OBJECTIVE >> Your task is to extract every line from the material below exactly.
* * *
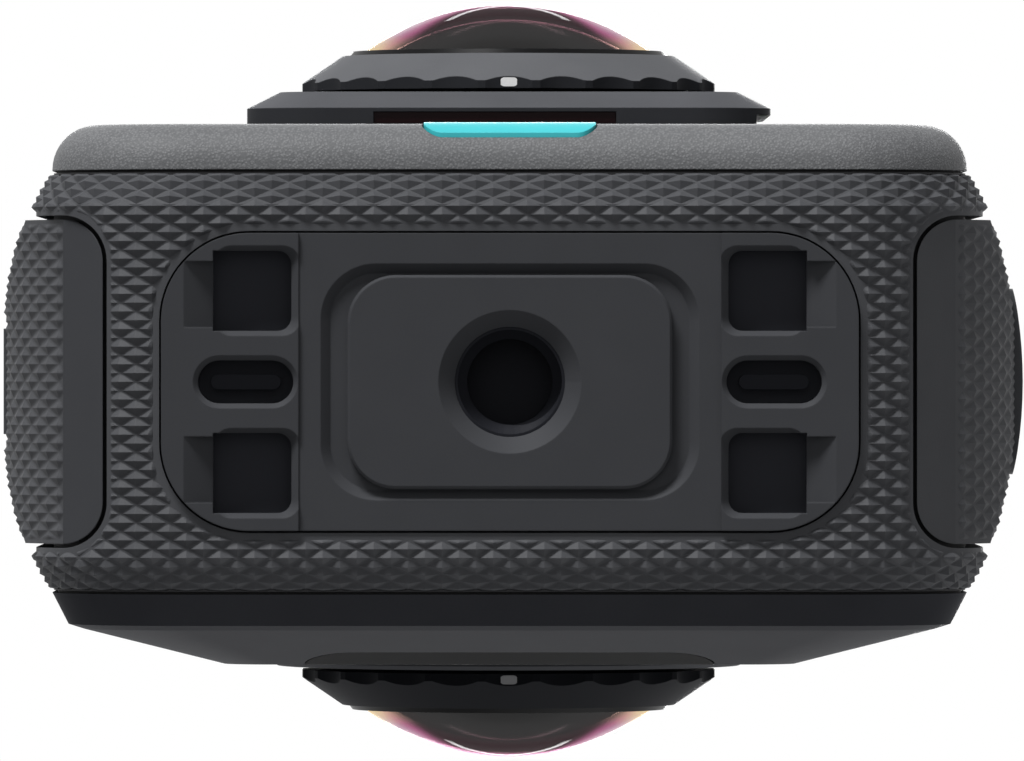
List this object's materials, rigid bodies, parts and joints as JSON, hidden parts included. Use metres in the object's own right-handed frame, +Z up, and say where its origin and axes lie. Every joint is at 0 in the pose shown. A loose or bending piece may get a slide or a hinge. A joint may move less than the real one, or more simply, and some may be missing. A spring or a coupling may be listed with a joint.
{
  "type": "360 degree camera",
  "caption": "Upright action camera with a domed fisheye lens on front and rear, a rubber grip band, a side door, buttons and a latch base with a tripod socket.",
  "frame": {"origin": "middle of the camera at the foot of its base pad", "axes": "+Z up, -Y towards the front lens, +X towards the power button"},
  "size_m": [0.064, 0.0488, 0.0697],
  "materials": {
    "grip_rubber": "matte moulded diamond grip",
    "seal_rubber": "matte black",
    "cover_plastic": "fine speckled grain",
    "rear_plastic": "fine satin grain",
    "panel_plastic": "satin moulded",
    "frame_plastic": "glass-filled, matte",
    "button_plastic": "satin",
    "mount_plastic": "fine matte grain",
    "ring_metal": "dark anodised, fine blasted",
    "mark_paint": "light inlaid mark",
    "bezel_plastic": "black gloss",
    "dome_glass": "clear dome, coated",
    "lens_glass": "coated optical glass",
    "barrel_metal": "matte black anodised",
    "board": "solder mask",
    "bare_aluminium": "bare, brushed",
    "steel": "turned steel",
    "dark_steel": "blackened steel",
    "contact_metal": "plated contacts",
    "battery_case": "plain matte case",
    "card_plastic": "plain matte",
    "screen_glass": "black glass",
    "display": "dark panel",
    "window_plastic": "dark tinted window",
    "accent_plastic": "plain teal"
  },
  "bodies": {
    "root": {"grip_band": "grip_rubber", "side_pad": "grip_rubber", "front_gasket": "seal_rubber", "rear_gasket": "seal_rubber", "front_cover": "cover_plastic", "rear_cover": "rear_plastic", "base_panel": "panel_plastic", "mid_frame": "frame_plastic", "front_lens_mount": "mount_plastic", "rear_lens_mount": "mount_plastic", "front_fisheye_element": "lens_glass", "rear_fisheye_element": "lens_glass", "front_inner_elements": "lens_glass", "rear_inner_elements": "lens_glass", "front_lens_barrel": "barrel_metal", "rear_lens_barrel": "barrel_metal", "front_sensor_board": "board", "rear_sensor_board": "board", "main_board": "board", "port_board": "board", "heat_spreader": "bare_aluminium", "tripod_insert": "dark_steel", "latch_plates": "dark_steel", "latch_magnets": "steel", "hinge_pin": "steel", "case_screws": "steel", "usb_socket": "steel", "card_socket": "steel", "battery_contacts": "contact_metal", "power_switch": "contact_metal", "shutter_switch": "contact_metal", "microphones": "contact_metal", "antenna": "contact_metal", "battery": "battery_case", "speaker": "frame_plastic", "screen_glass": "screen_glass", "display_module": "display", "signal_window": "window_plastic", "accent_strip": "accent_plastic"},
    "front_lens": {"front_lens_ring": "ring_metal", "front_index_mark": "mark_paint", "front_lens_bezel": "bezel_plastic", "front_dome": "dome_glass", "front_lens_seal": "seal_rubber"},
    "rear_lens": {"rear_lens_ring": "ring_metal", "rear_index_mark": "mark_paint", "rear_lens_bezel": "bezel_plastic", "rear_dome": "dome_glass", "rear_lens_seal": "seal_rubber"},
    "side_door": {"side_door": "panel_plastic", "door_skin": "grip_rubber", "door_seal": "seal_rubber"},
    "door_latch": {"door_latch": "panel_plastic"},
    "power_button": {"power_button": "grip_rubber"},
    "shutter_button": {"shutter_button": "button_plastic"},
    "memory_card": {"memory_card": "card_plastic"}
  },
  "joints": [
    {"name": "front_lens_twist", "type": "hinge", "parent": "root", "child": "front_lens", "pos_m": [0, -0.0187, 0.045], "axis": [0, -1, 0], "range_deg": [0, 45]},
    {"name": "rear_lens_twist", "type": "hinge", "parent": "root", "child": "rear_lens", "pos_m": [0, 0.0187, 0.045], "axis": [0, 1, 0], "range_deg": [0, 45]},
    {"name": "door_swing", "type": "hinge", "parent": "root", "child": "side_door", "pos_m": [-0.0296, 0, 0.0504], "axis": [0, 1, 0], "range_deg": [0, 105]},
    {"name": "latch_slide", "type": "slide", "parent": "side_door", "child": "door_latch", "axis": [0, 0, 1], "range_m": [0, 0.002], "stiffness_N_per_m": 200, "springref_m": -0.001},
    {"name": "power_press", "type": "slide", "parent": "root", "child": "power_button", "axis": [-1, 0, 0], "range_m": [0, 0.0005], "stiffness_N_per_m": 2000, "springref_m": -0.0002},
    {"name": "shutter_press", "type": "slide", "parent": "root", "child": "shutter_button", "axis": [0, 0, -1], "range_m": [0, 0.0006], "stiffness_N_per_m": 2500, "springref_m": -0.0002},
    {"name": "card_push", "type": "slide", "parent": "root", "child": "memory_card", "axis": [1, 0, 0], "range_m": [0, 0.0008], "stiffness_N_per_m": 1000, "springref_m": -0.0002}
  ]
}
* * *
REPLY >>
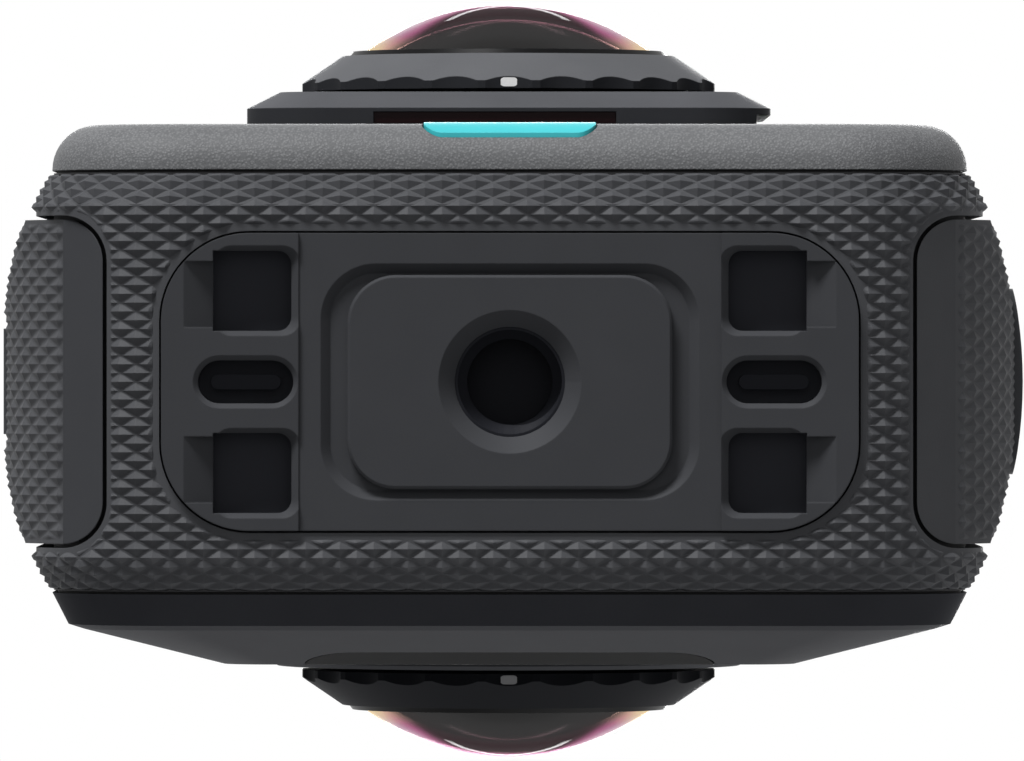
List this object's materials, rigid bodies, parts and joints as JSON, hidden parts included. Use metres in the object's own right-handed frame, +Z up, and say where its origin and axes lie. Every joint is at 0 in the pose shown. A loose or bending piece may get a slide or a hinge. A joint may move less than the real one, or more simply, and some may be missing. A spring or a coupling may be listed with a joint.
{
  "type": "360 degree camera",
  "caption": "Upright action camera with a domed fisheye lens on front and rear, a rubber grip band, a side door, buttons and a latch base with a tripod socket.",
  "frame": {"origin": "middle of the camera at the foot of its base pad", "axes": "+Z up, -Y towards the front lens, +X towards the power button"},
  "size_m": [0.064, 0.0488, 0.0697],
  "materials": {
    "grip_rubber": "matte moulded diamond grip",
    "seal_rubber": "matte black",
    "cover_plastic": "fine speckled grain",
    "rear_plastic": "fine satin grain",
    "panel_plastic": "satin moulded",
    "frame_plastic": "glass-filled, matte",
    "button_plastic": "satin",
    "mount_plastic": "fine matte grain",
    "ring_metal": "dark anodised, fine blasted",
    "mark_paint": "light inlaid mark",
    "bezel_plastic": "black gloss",
    "dome_glass": "clear dome, coated",
    "lens_glass": "coated optical glass",
    "barrel_metal": "matte black anodised",
    "board": "solder mask",
    "bare_aluminium": "bare, brushed",
    "steel": "turned steel",
    "dark_steel": "blackened steel",
    "contact_metal": "plated contacts",
    "battery_case": "plain matte case",
    "card_plastic": "plain matte",
    "screen_glass": "black glass",
    "display": "dark panel",
    "window_plastic": "dark tinted window",
    "accent_plastic": "plain teal"
  },
  "bodies": {
    "root": {"grip_band": "grip_rubber", "side_pad": "grip_rubber", "front_gasket": "seal_rubber", "rear_gasket": "seal_rubber", "front_cover": "cover_plastic", "rear_cover": "rear_plastic", "base_panel": "panel_plastic", "mid_frame": "frame_plastic", "front_lens_mount": "mount_plastic", "rear_lens_mount": "mount_plastic", "front_fisheye_element": "lens_glass", "rear_fisheye_element": "lens_glass", "front_inner_elements": "lens_glass", "rear_inner_elements": "lens_glass", "front_lens_barrel": "barrel_metal", "rear_lens_barrel": "barrel_metal", "front_sensor_board": "board", "rear_sensor_board": "board", "main_board": "board", "port_board": "board", "heat_spreader": "bare_aluminium", "tripod_insert": "dark_steel", "latch_plates": "dark_steel", "latch_magnets": "steel", "hinge_pin": "steel", "case_screws": "steel", "usb_socket": "steel", "card_socket": "steel", "battery_contacts": "contact_metal", "power_switch": "contact_metal", "shutter_switch": "contact_metal", "microphones": "contact_metal", "antenna": "contact_metal", "battery": "battery_case", "speaker": "frame_plastic", "screen_glass": "screen_glass", "display_module": "display", "signal_window": "window_plastic", "accent_strip": "accent_plastic"},
    "front_lens": {"front_lens_ring": "ring_metal", "front_index_mark": "mark_paint", "front_lens_bezel": "bezel_plastic", "front_dome": "dome_glass", "front_lens_seal": "seal_rubber"},
    "rear_lens": {"rear_lens_ring": "ring_metal", "rear_index_mark": "mark_paint", "rear_lens_bezel": "bezel_plastic", "rear_dome": "dome_glass", "rear_lens_seal": "seal_rubber"},
    "side_door": {"side_door": "panel_plastic", "door_skin": "grip_rubber", "door_seal": "seal_rubber"},
    "door_latch": {"door_latch": "panel_plastic"},
    "power_button": {"power_button": "grip_rubber"},
    "shutter_button": {"shutter_button": "button_plastic"},
    "memory_card": {"memory_card": "card_plastic"}
  },
  "joints": [
    {"name": "front_lens_twist", "type": "hinge", "parent": "root", "child": "front_lens", "pos_m": [0, -0.0187, 0.045], "axis": [0, -1, 0], "range_deg": [0, 45]},
    {"name": "rear_lens_twist", "type": "hinge", "parent": "root", "child": "rear_lens", "pos_m": [0, 0.0187, 0.045], "axis": [0, 1, 0], "range_deg": [0, 45]},
    {"name": "door_swing", "type": "hinge", "parent": "root", "child": "side_door", "pos_m": [-0.0296, 0, 0.0504], "axis": [0, 1, 0], "range_deg": [0, 105]},
    {"name": "latch_slide", "type": "slide", "parent": "side_door", "child": "door_latch", "axis": [0, 0, 1], "range_m": [0, 0.002], "stiffness_N_per_m": 200, "springref_m": -0.001},
    {"name": "power_press", "type": "slide", "parent": "root", "child": "power_button", "axis": [-1, 0, 0], "range_m": [0, 0.0005], "stiffness_N_per_m": 2000, "springref_m": -0.0002},
    {"name": "shutter_press", "type": "slide", "parent": "root", "child": "shutter_button", "axis": [0, 0, -1], "range_m": [0, 0.0006], "stiffness_N_per_m": 2500, "springref_m": -0.0002},
    {"name": "card_push", "type": "slide", "parent": "root", "child": "memory_card", "axis": [1, 0, 0], "range_m": [0, 0.0008], "stiffness_N_per_m": 1000, "springref_m": -0.0002}
  ]
}